### Information provided

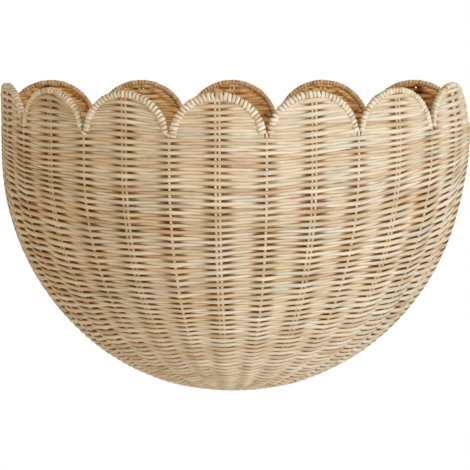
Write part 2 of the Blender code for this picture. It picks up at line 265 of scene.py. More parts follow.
# the walls, read off the solids
rodLow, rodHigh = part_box("corner_frame_rod")
rimLow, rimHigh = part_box("front_scallop_4_rim")
backRimLow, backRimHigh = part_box("back_scallop_3_rim")

wall = {
    "planPower": 1.1,
    "uprightHeight": 0.0172,
    "clearance": 0.0003,
    "frontScallops": 7,
    "backScallops": 5,
    "archOverLeg": 0.006,  # how far a rim's legs go below the valley
}
rodRadius = (rodHigh[1] - rodLow[1]) / 2
rimRadius = (backRimHigh[1] - backRimLow[1]) / 2
halfWidth = rodHigh[0] - rodRadius
wallY = (rodLow[1] + rodHigh[1]) / 2
depth = wallY - rimLow[1] - rimRadius
bottomZ = rodLow[2] + rodRadius
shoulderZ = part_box("front_valley_3_stake")[1][2]
valleyZ = rimLow[2] + wall["archOverLeg"]
archRise = rimHigh[2] - valleyZ - rimRadius
undersideRise = archRise - rimRadius - wall["clearance"]
bowlHeight = shoulderZ - wall["uprightHeight"] - bottomZ
legReach = rimRadius + wall["clearance"] / 2
setBack = (math.sqrt(2) - 1) * legReach

turns = np.linspace(0, math.pi, 2001)
planX = -halfWidth * np.sign(np.cos(turns)) * np.abs(np.cos(turns)) ** wall["planPower"]
planY = -depth * np.sin(turns) ** wall["planPower"]
planS = np.concatenate([[0], np.cumsum(np.hypot(np.diff(planX), np.diff(planY)))])
planTangents = np.gradient(np.stack([planX, planY, 0 * planX], -1), planS, axis=0)
frontLength = planS[-1]


def stationsAlong(length, scallops):
    # both corners, the middle of each scallop and each valley
    step = (length - 2 * setBack) / scallops / 2
    return np.array([0] + [setBack + step * i for i in range(1, 2 * scallops)] + [length]), step


frontStations, frontHalfBay = stationsAlong(frontLength, wall["frontScallops"])
backStations, backHalfBay = stationsAlong(2 * halfWidth, wall["backScallops"])
backStations = backStations - halfWidth


def unit(vectors):
    return vectors / np.maximum(np.linalg.norm(vectors, axis=-1, keepdims=True), 1e-12)


def repeated(vector, count):
    return np.repeat(np.array([vector], float), count, 0)


def waves(terms, x, y):
    return sum(np.sin(perX * x + perY * y + shift) for perX, perY, shift in terms)


def spreadAt(h):
    # how wide the bowl is at a height above its bottom, from 0 to 1
    return np.sqrt(1 - np.clip(1 - h / bowlHeight, 0, 1) ** 2)


def asideAt(s):
    # 0 at the front's middle and 1 at either corner
    return np.abs(2 * s / frontLength - 1)


def bowed(s, h):
    # a point of the front wall at a distance along its plan and a height above the bottom
    s, h = np.broadcast_arrays(np.asarray(s, float), np.asarray(h, float))
    spread, x, y = spreadAt(h), np.interp(s, planS, planX), np.interp(s, planS, planY)
    return np.stack([spread * x, spread * y + wallY, bottomZ + h], -1)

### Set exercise
Copy all lines in the listing above where the string "shoulderZ" appears.

### Solution for this task
shoulderZ = part_box("front_valley_3_stake")[1][2]
bowlHeight = shoulderZ - wall["uprightHeight"] - bottomZ